_SUPPLIED INFORMATION:_
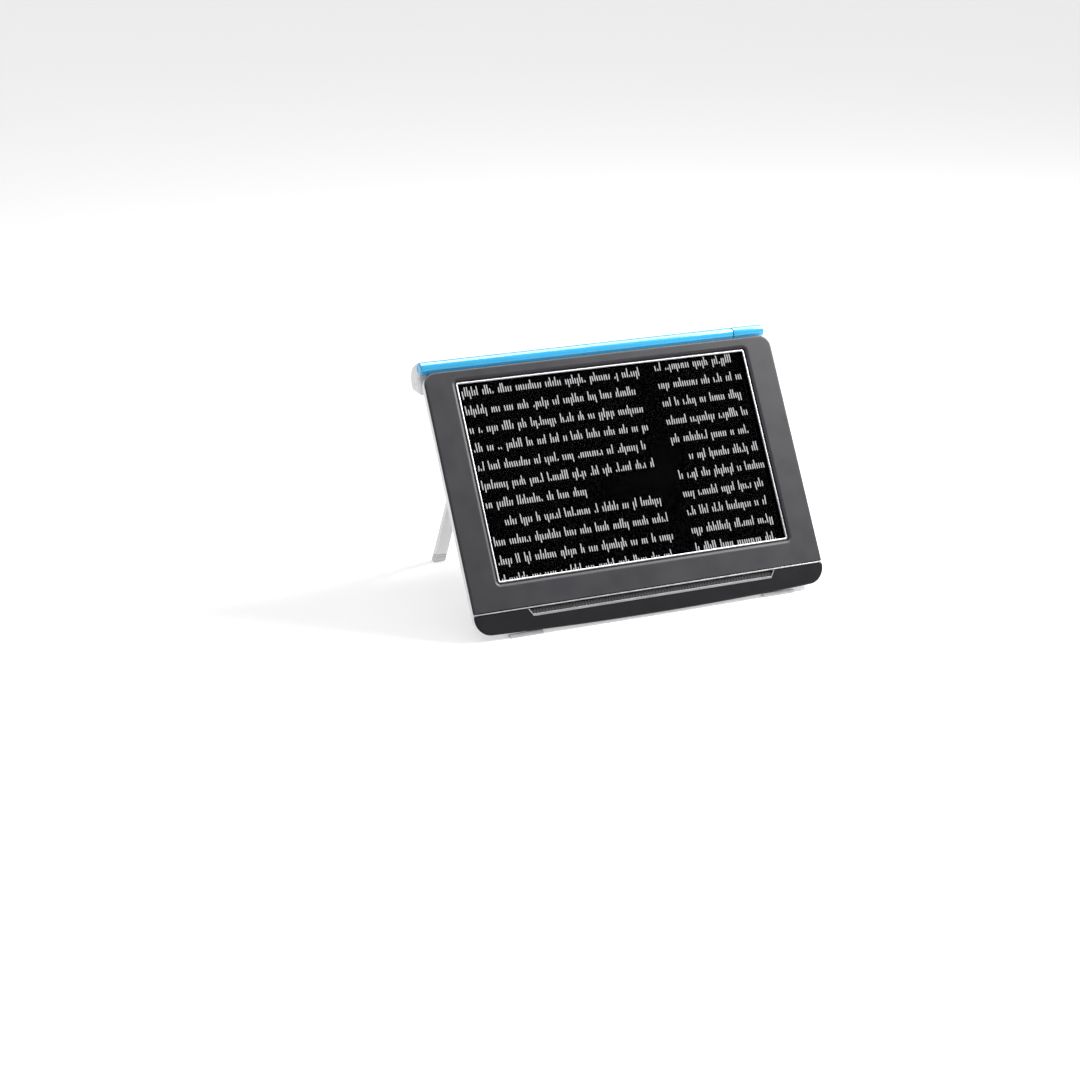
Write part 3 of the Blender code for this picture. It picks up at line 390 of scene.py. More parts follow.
# ---- materials
class Finish:
    """A Principled material whose colour, roughness and surface vary by position on the piece."""

    def __init__(self, name, colour, roughness, metallic=0.0):
        self.name = name
        self.material = bpy.data.materials.new(name)
        self.material.use_nodes = True
        self.tree = self.material.node_tree
        self.shader = self.tree.nodes["Principled BSDF"]
        self.colour = (*colour, 1)
        self.roughness = roughness
        self.set({"Base Color": self.colour, "Roughness": roughness, "Metallic": metallic})
        self.position = self.add("ShaderNodeTexCoord").outputs["Object"]
        self.height = None

    def set(self, inputs, node=None):
        for socket, value in inputs.items():
            (node or self.shader).inputs[socket].default_value = value

    def add(self, kind, inputs=None, **values):
        """A new node with its properties, then its inputs, set to values."""
        node = self.tree.nodes.new(kind)
        for key, value in values.items():
            setattr(node, key, value)
        self.set(inputs or {}, node)
        return node

    def join(self, output, socket):
        self.tree.links.new(output, socket)

    def noise(self, size, detail, stretch=(1, 1, 1)):
        """Smooth noise whose features are about size metres across, drawn out along an axis by stretch."""
        mapping = self.add("ShaderNodeMapping", {"Scale": [1 / factor for factor in stretch]})
        self.join(self.position, mapping.inputs["Vector"])
        noise = self.add("ShaderNodeTexNoise", {"Scale": 1 / size, "Detail": detail})
        self.join(mapping.outputs["Vector"], noise.inputs["Vector"])
        return noise.outputs["Fac"]

    def ranged(self, value, low, high):
        """A 0 to 1 value spread over a range."""
        inputs = {"From Min": 0.3, "From Max": 0.7, "To Min": low, "To Max": high}
        spread = self.add("ShaderNodeMapRange", inputs)
        self.join(value, spread.inputs["Value"])
        return spread.outputs["Result"]

    def grey(self, value):
        tint = self.add("ShaderNodeCombineColor")
        for channel in ("Red", "Green", "Blue"):
            self.join(value, tint.inputs[channel])
        return tint.outputs["Color"]

    def mottle(self, size, amount):
        """Uneven colour in soft patches."""
        inputs = {"Factor": 1, 6: self.colour}
        blend = self.add("ShaderNodeMix", inputs, data_type="RGBA", blend_type="MULTIPLY")
        shade = self.ranged(self.noise(size, 4), 1 - amount, 1 + amount)
        self.join(self.grey(shade), blend.inputs[7])
        self.join(blend.outputs[2], self.shader.inputs["Base Color"])
        return self

    def smudge(self, size, amount):
        """Uneven gloss, as handling leaves."""
        value = self.ranged(self.noise(size, 5), self.roughness - amount, self.roughness + amount)
        self.join(value, self.shader.inputs["Roughness"])
        return self

    def relief(self, value, depth):
        bump = self.add("ShaderNodeBump", {"Strength": 1, "Distance": depth})
        self.join(value, bump.inputs["Height"])
        if self.height is not None:
            self.join(self.height, bump.inputs["Normal"])
        self.height = bump.outputs["Normal"]
        self.join(self.height, self.shader.inputs["Normal"])
        return self

    def grain(self, size, depth, stretch=(1, 1, 1)):
        """A fine moulded or brushed texture."""
        return self.relief(self.noise(size, 3, stretch), depth)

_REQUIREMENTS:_
Copy each line of the data exactly, leaving nothing out.

_ANSWER TO THE EXERCISE:_
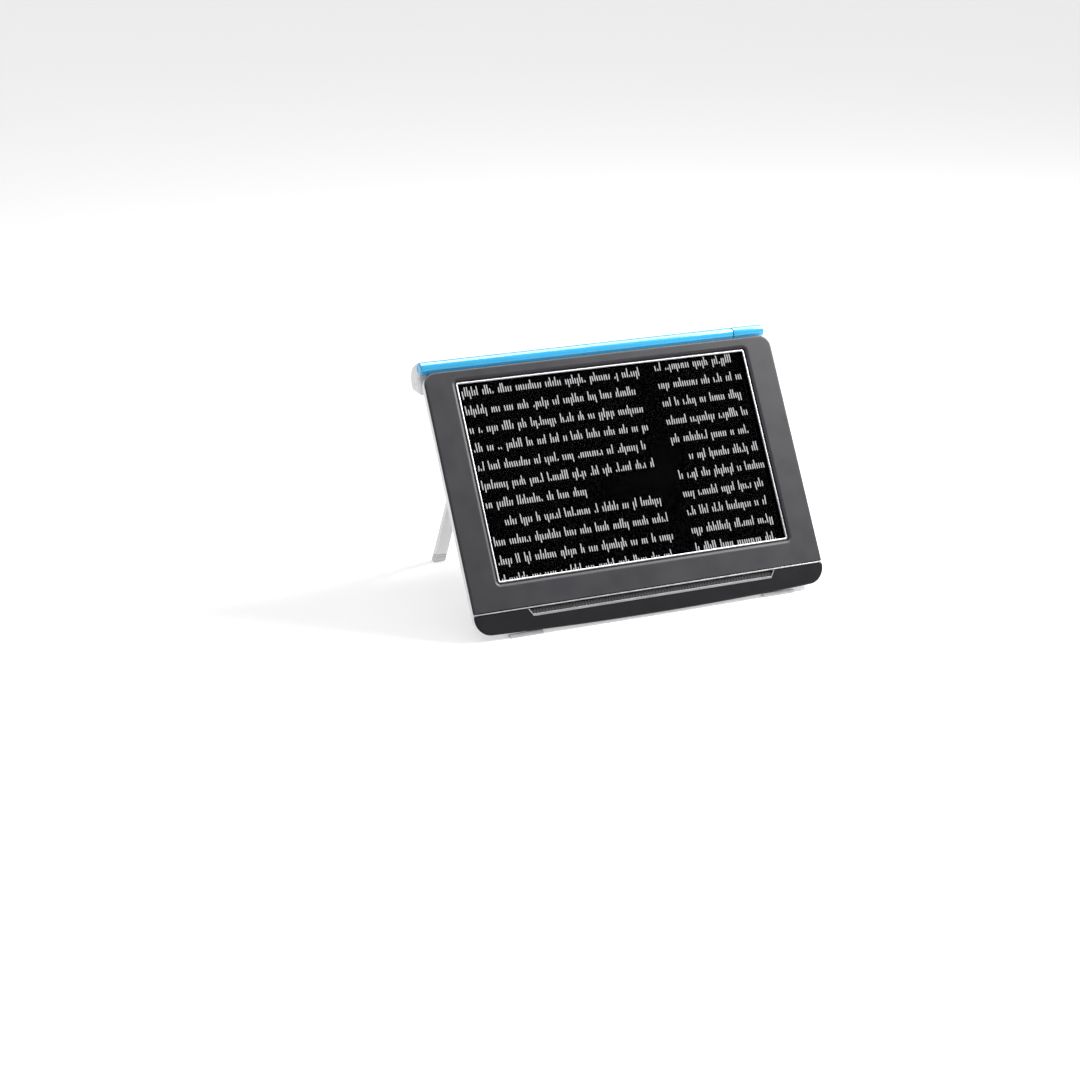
Write part 3 of the Blender code for this picture. It picks up at line 390 of scene.py. More parts follow.
# ---- materials
class Finish:
    """A Principled material whose colour, roughness and surface vary by position on the piece."""

    def __init__(self, name, colour, roughness, metallic=0.0):
        self.name = name
        self.material = bpy.data.materials.new(name)
        self.material.use_nodes = True
        self.tree = self.material.node_tree
        self.shader = self.tree.nodes["Principled BSDF"]
        self.colour = (*colour, 1)
        self.roughness = roughness
        self.set({"Base Color": self.colour, "Roughness": roughness, "Metallic": metallic})
        self.position = self.add("ShaderNodeTexCoord").outputs["Object"]
        self.height = None

    def set(self, inputs, node=None):
        for socket, value in inputs.items():
            (node or self.shader).inputs[socket].default_value = value

    def add(self, kind, inputs=None, **values):
        """A new node with its properties, then its inputs, set to values."""
        node = self.tree.nodes.new(kind)
        for key, value in values.items():
            setattr(node, key, value)
        self.set(inputs or {}, node)
        return node

    def join(self, output, socket):
        self.tree.links.new(output, socket)

    def noise(self, size, detail, stretch=(1, 1, 1)):
        """Smooth noise whose features are about size metres across, drawn out along an axis by stretch."""
        mapping = self.add("ShaderNodeMapping", {"Scale": [1 / factor for factor in stretch]})
        self.join(self.position, mapping.inputs["Vector"])
        noise = self.add("ShaderNodeTexNoise", {"Scale": 1 / size, "Detail": detail})
        self.join(mapping.outputs["Vector"], noise.inputs["Vector"])
        return noise.outputs["Fac"]

    def ranged(self, value, low, high):
        """A 0 to 1 value spread over a range."""
        inputs = {"From Min": 0.3, "From Max": 0.7, "To Min": low, "To Max": high}
        spread = self.add("ShaderNodeMapRange", inputs)
        self.join(value, spread.inputs["Value"])
        return spread.outputs["Result"]

    def grey(self, value):
        tint = self.add("ShaderNodeCombineColor")
        for channel in ("Red", "Green", "Blue"):
            self.join(value, tint.inputs[channel])
        return tint.outputs["Color"]

    def mottle(self, size, amount):
        """Uneven colour in soft patches."""
        inputs = {"Factor": 1, 6: self.colour}
        blend = self.add("ShaderNodeMix", inputs, data_type="RGBA", blend_type="MULTIPLY")
        shade = self.ranged(self.noise(size, 4), 1 - amount, 1 + amount)
        self.join(self.grey(shade), blend.inputs[7])
        self.join(blend.outputs[2], self.shader.inputs["Base Color"])
        return self

    def smudge(self, size, amount):
        """Uneven gloss, as handling leaves."""
        value = self.ranged(self.noise(size, 5), self.roughness - amount, self.roughness + amount)
        self.join(value, self.shader.inputs["Roughness"])
        return self

    def relief(self, value, depth):
        bump = self.add("ShaderNodeBump", {"Strength": 1, "Distance": depth})
        self.join(value, bump.inputs["Height"])
        if self.height is not None:
            self.join(self.height, bump.inputs["Normal"])
        self.height = bump.outputs["Normal"]
        self.join(self.height, self.shader.inputs["Normal"])
        return self

    def grain(self, size, depth, stretch=(1, 1, 1)):
        """A fine moulded or brushed texture."""
        return self.relief(self.noise(size, 3, stretch), depth)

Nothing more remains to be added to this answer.